終戦後は4歳の弟は父方の実家がある新潟に、8歳の妹と11歳の星野さんは母の郷里の千葉にと、離れて暮らすことを余儀なくされてしまう。23歳で単身上京後は精肉店や建設事務所などで働き、28歳で新潟出身の男性と結婚。以降は会社勤めと子育て、町工場を経営する夫のサポートに追われた。「だから絵はまったくの素人」と言うが、色鉛筆と絵の具を駆使したイラストは、柔らかで優しい線に満ちている。しかし描かれているものは空襲で逃げまどう子どもや黒焦げになった死体の山など、重いものもある。

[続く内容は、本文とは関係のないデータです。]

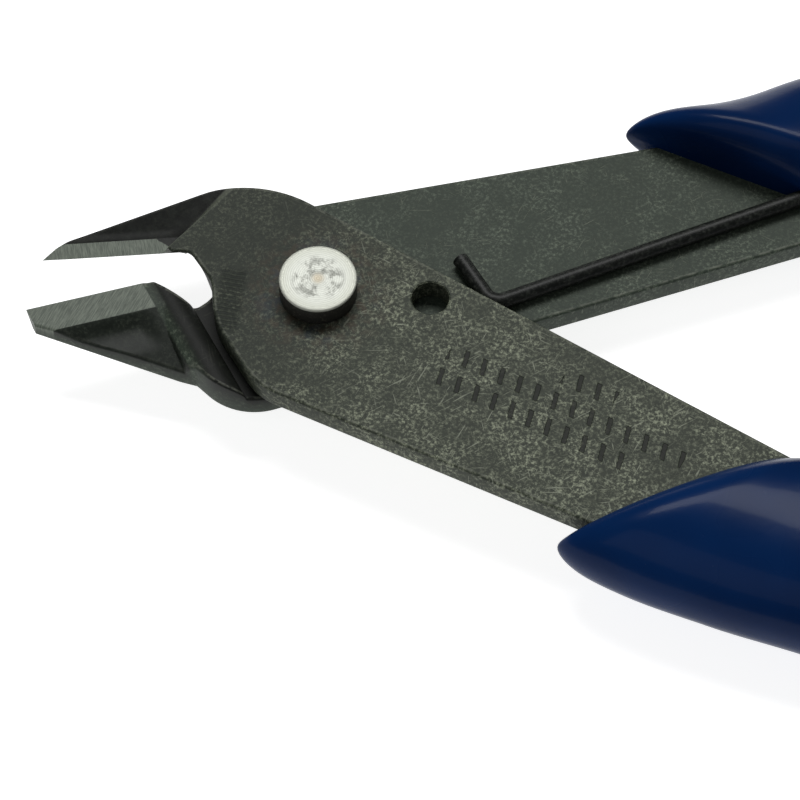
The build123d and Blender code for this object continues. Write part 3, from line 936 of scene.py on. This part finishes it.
def navy_vinyl():
    finish = Finish("navy_vinyl")
    cloud = finish.noise(0.12, 2, 0.5)
    dust = finish.noise(7.0, 2, 0.5, offset=5.0).rise(0.76, 0.79)
    dust = dust * finish.noise(0.8, 2, offset=2.0).rise(0.5, 0.6)
    peel = finish.noise(0.9, 2, 0.5, offset=3.0)
    color = finish.blend(cloud.rise(0.3, 0.7), (0.0012, 0.013, 0.060), (0.0016, 0.019, 0.085))
    color = finish.blend(dust * 0.6, color, (0.25, 0.28, 0.32))
    roughness = 0.24 + 0.06 * cloud + 0.3 * dust
    return finish.done(color, roughness, peel * 0.8 + dust * 0.3, depth=0.02, Specular_IOR_Level=0.055,
                       Coat_Weight=0.05, Coat_Roughness=0.08)


rivet.data.materials.append(turned_steel())
spring.data.materials.append(oiled_wire())
vinyl = navy_vinyl()
for piece in (front_grip, rear_grip):
    piece.data.materials.append(vinyl)

# %% [markdown]
# ## Floor and light
# A plain white bench under a large soft box high behind the tool, with a weaker one in front. The flat steel
# mirrors the high box towards the camera; everything tilted to the front falls dark.

# %% Floor and light
floor_size = 3.0
floor_mesh = bpy.data.meshes.new("bench")
corners = [(-floor_size, -floor_size, 0), (floor_size, -floor_size, 0), (floor_size, floor_size, 0),
           (-floor_size, floor_size, 0)]
floor_mesh.from_pydata(corners, [], [(0, 1, 2, 3)])
bench = bpy.data.objects.new("bench", floor_mesh)
bpy.context.scene.collection.objects.link(bench)
paper = Finish("paper")
paper_tone = paper.blend(paper.noise(0.02, 2), (0.58, 0.58, 0.58), (0.62, 0.62, 0.62))
floor_mesh.materials.append(paper.done(paper_tone, 0.9, Emission_Color=(1, 1, 1, 1), Emission_Strength=0.85))


def soft_box(name, azimuth, elevation, distance, size, power):
    """A square area light that looks at the pivot from a direction."""
    a, e = radians(azimuth), radians(elevation)
    way = Vector((sin(a) * cos(e), -cos(a) * cos(e), sin(e)))
    data = bpy.data.lights.new(name, "AREA")
    data.shape, data.size, data.size_y, data.energy = "RECTANGLE", size[0], size[1], power
    light = bpy.data.objects.new(name, data)
    bpy.context.scene.collection.objects.link(light)
    light.location = Vector(pivot * MM) + way * distance
    light.rotation_mode = "QUATERNION"
    light.rotation_quaternion = way.to_track_quat("Z", "Y")
    return light


soft_box("high_box", 180, 62, 0.9, (0.7, 0.30), 6.5)
soft_box("front_box", -30, 50, 1.3, (0.8, 0.8), 1.5)
world = bpy.data.worlds.new("studio")
bpy.context.scene.world = world
world.use_nodes = True
world.node_tree.nodes["Background"].inputs[0].default_value = (0.95, 0.97, 1.0, 1.0)
world.node_tree.nodes["Background"].inputs[1].default_value = 0.12
bpy.context.scene.view_settings.view_transform = "Standard"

「特に資料があったわけではなくて、戦争孤児の方にお話を聞いて頭に浮かんだシーンを描写しているんですよ。全て想像で描いていますが、その方の体験によっては、場面が浮かんでこないこともありました。でもこの本の一番最後に登場する山本麗子さんは、最初はインターネットで体験談を読んだのですが、10行ぐらいの短いものだったのに、絵がバーっと浮かんできて。それでお会いして聞き取りをしたくて、戦争孤児の会代表の金田茉莉さんに紹介をお願いしたんです。そうしたら『具合が悪くて伏せっているので、会うのは難しい。でも山本さんの体験を紹介するのは構わない』と言われたので、それで描いたんです。山本さんは、昨年お亡くなりになったと伺いました」
東京都品川区で生まれた山本麗子さんは、東京大空襲で父を、結核で母を亡くした。9歳で孤児になった山本さんは、静岡県西伊豆にあった叔母の家に預けられた。学校に行かせてもらえず、山で薪を拾って海岸まで運ぶ作業を1日に何度もこなした。海水から塩を採るためだ。別の親戚宅に預けられていた弟が、痩せ細った体で回虫を吐いて死ぬのを目撃した山本さんは「このまま叔母の家にいたら、わたしも、弟と同じみじめな死に方をするに違いない」と、11歳で家出を決意。十数日掛けて歩いて東京に戻り、上野駅の地下道で路上生活を送るようになった。ある時、路上で暮らす子どもを孤児収容所に送るための「狩り込み」のトラックに捕まって乗せられた山本さんたちは、茨城県の山中に捨てられたそうだ。
結婚式で「あの嫁さん、どこの馬の骨や」と言われる
今ではこうした孤児の姿は「なかったこと」のようにされ、戦後史の中で語られることはめったにない。
また戦争孤児は親がいないことで、周囲から蔑まれることもあった。星野さんも結婚式の際、夫側の親戚から「あの嫁さん、どこの馬の骨や」と陰口を言われたという。
「親のない子というのは、どんな目に遭わせようとも、どこからも苦情が来ないじゃないですか。だからでしょうね。でも、以前『孤児になってつらくて、死にたいと思ったことはありませんか?』なんて聞かれたことがあるんですけど、そんなことは思わなかったです。